Totally agree, but the homeowner didn't need an automatic weapon.



I think the key word in #2 is "in" a dwelling....and it's ( much more) difficult to prove imminent threat when the perpetrator is outside....The law enforcement advice commonly given is if you shoot someone inside your house and they fall outside the door...drag them back in...

**I don't know any of the details of this case so please don't misunderstand my point as an accusation in this case...this likely is a bona fide case of self defense.


Bill B

Says who? You? Please.


By definition, a burglary is a dwelling.

Soban attempted burglary is grounds for deadly force.
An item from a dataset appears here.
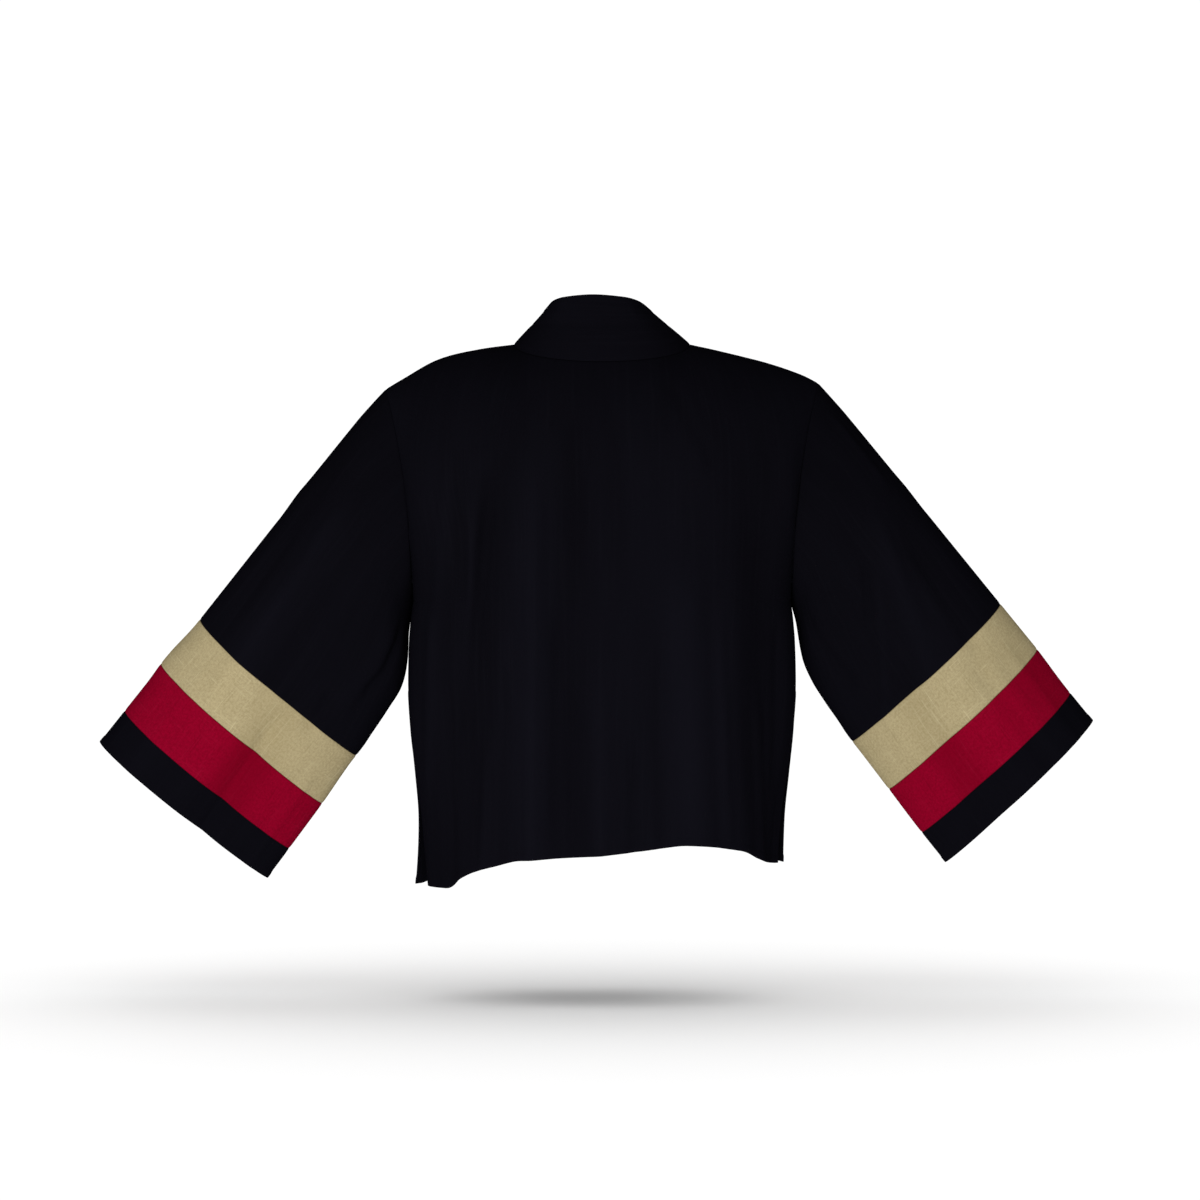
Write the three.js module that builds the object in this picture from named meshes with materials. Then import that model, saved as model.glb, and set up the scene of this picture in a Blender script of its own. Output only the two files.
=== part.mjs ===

Believe what you wish, but there is a reason it says “in” rather than “of” a dwelling......


tagup wrote " it's ( much more) difficult to prove imminent threat when the perpetrator is outside"

Good thing is you don't have to "prove" anything. This is a country where you are automatically innocent until proven guilty. Not the other way around.


I will believe the law, as it’s clearly written.



Joel you are correct concerning a criminal charge

There was a case in Oregon a year or so ago,where a guy shot an “intruder “ that was sleeping on his couch.....the property owner is currently doing time.
So yes when charged with a crime everyone is innocent until proven guilty...but there are situations where the threat circumstances would need to be shown (proven) to sustain a claim of self defense. Which was my point.

Denise—go easy on those masked and seemingly armed trick or treaters pounding on your door or putting TP on your landscape.....:)


"The law enforcement advice commonly given is if you shoot someone inside your house and they fall outside the door...drag them back in..."

I'd like to know what law enforcement officer gave out that bit of misinformation.

During my training as a firearms instructor, the prosecuting attorney, and the county sheriff both said to NEVER do that, as crime scene investigators would clearly see drag marks and other evidence of doing that...


I don't think it was to be taken literally...for all the reasons you listed....the point of the comment being, that inside the house allows some leeway when establishing self defense.



Give me a break.

Your ridiculous example shows you have no real argument.

Don’t like it?

Move to California.


Yes, it does appear you need a break....Not sure why you’re upset or what is “ridiculous “ about the example since it’s true. The fact that you won’t accept the definition of “in” (a dwelling) doesn’t create a problem with my argument.....You posted the statute...I merely pointed out what it says and that it confirmed my point.

The trick or treater comment was meant as humor....clearly it missed the apology...

Jeb Bladine

Just to clarify Oregon law, "Burglary" is not, by definition, in a dwelling.

Burglary in the 2nd degree is when a person "enters or remains unlawfully in a building with intent to commit a crime therein;"

Burglary in the 1st degree is when the building is a dwelling, or if the the person has weapons, threatens physical force, etc.

The law on using deadly force against the person comes into play when the burglary is in a dwelling.